Quote exactly the lines spanning from the top of the data below to the line that contains "the roll's axis.", including both.

── INFORMATION SHOWN

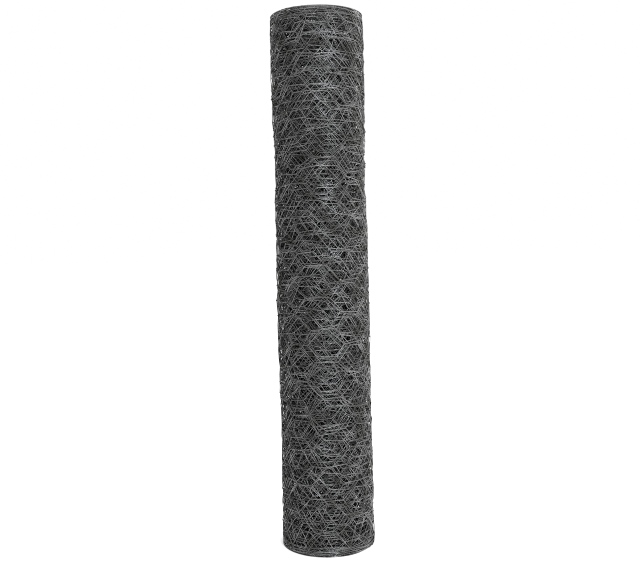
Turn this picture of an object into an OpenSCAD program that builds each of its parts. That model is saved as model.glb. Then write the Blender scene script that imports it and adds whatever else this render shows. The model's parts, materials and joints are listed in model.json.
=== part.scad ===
// Roll of galvanised hexagonal wire netting, standing on one end.
// The origin is the centre of the end it stands on, and +Z runs up the roll's axis.

/* [Roll] */
// Width of the netting, which is the height of the standing roll
netting_width = 610; // [300:5:1220]
// Outside diameter of the roll
roll_d = 106; // [90:1:140]
// Diameter of the open middle that the netting is wound round
bore_d = 30; // [20:1:50]

/* [Turns] */
// Turns of netting between the open middle and the outside
turns = 82; // [24:1:90]
// Depth of the gap that shows between two turns at each end
gap_depth = 0.8; // [0.3:0.1:2]
// Share of a turn's thickness that the mouth of the gap takes
gap_share = 0.4; // [0.2:0.05:0.6]
// Width and height of the slope where the outermost edge is knocked in
rim_slope = 0.2; // [0.05:0.05:0.25]

/* [Hidden] */
$fn = 180;

bore_r = bore_d / 2;
roll_r = roll_d / 2;
turn_pitch = (roll_r - bore_r) / turns;
half_gap = turn_pitch * gap_share / 2;

// One end's edge line from the bore outwards: each turn's selvedge is a flat
// crest, and a V-shaped gap parts it from the next turn.
function end_line() = concat(
    [[bore_r, 0]],
    [for (i = [1 : turns - 1])
        let (r = bore_r + i * turn_pitch)
        each [[r - half_gap, 0], [r, gap_depth], [r + half_gap, 0]]],
    [[roll_r - rim_slope, 0], [roll_r, rim_slope]]
);

// The same edge line at the far end, from the outside back to the bore.
function far_end_line() = [
    for (i = [len(end_line()) - 1 : -1 : 0])
        [end_line()[i][0], netting_width - end_line()[i][1]]
];

// The wound netting as one ring of its full width, open in the middle.
module netting_roll() {
    color([0.36, 0.36, 0.35])
        rotate_extrude()
            polygon(concat(end_line(), far_end_line()));
}

netting_roll();
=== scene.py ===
# A standing roll of galvanised hexagonal wire netting.
# Every strand is laid out in the flat netting first, then wound into the roll.
import json
import math

import bpy
import numpy as np
from mathutils import Matrix, Vector


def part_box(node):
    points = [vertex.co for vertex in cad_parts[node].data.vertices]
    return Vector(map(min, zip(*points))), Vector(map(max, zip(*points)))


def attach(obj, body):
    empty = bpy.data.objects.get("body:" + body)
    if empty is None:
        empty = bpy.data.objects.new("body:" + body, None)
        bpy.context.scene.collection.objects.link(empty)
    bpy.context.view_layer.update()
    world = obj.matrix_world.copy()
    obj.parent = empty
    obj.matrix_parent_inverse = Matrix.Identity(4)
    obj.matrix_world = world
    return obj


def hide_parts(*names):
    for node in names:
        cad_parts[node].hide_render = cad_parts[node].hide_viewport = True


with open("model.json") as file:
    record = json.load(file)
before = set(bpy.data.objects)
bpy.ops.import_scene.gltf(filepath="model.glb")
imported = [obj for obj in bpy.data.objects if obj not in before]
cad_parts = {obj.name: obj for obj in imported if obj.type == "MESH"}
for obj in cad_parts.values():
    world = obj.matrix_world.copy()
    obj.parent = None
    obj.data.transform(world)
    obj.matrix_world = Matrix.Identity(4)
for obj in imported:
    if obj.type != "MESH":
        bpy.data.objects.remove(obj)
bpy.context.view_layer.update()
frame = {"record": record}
mm = 0.001
fullTurn = 2 * math.pi

rollLow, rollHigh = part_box("netting_roll")
rollHeight = rollHigh.z - rollLow.z
rollRadius = (rollHigh.x - rollLow.x) / 2
boreMount = next(mount for mount in frame["record"]["mounts"] if mount["kind"] == "bore")
boreRadius = boreMount["dims"]["r_mm"] * mm
random = np.random.default_rng(25)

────

**WORKED SOLUTION**
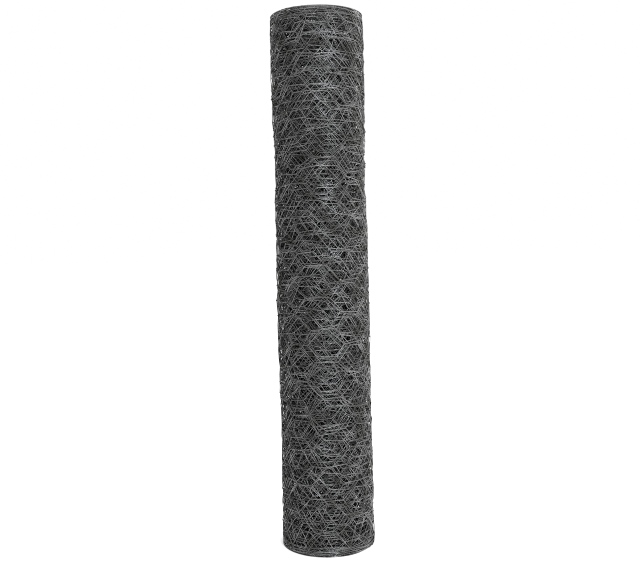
Turn this picture of an object into an OpenSCAD program that builds each of its parts. That model is saved as model.glb. Then write the Blender scene script that imports it and adds whatever else this render shows. The model's parts, materials and joints are listed in model.json.
=== part.scad ===
// Roll of galvanised hexagonal wire netting, standing on one end.
// The origin is the centre of the end it stands on, and +Z runs up the roll's axis.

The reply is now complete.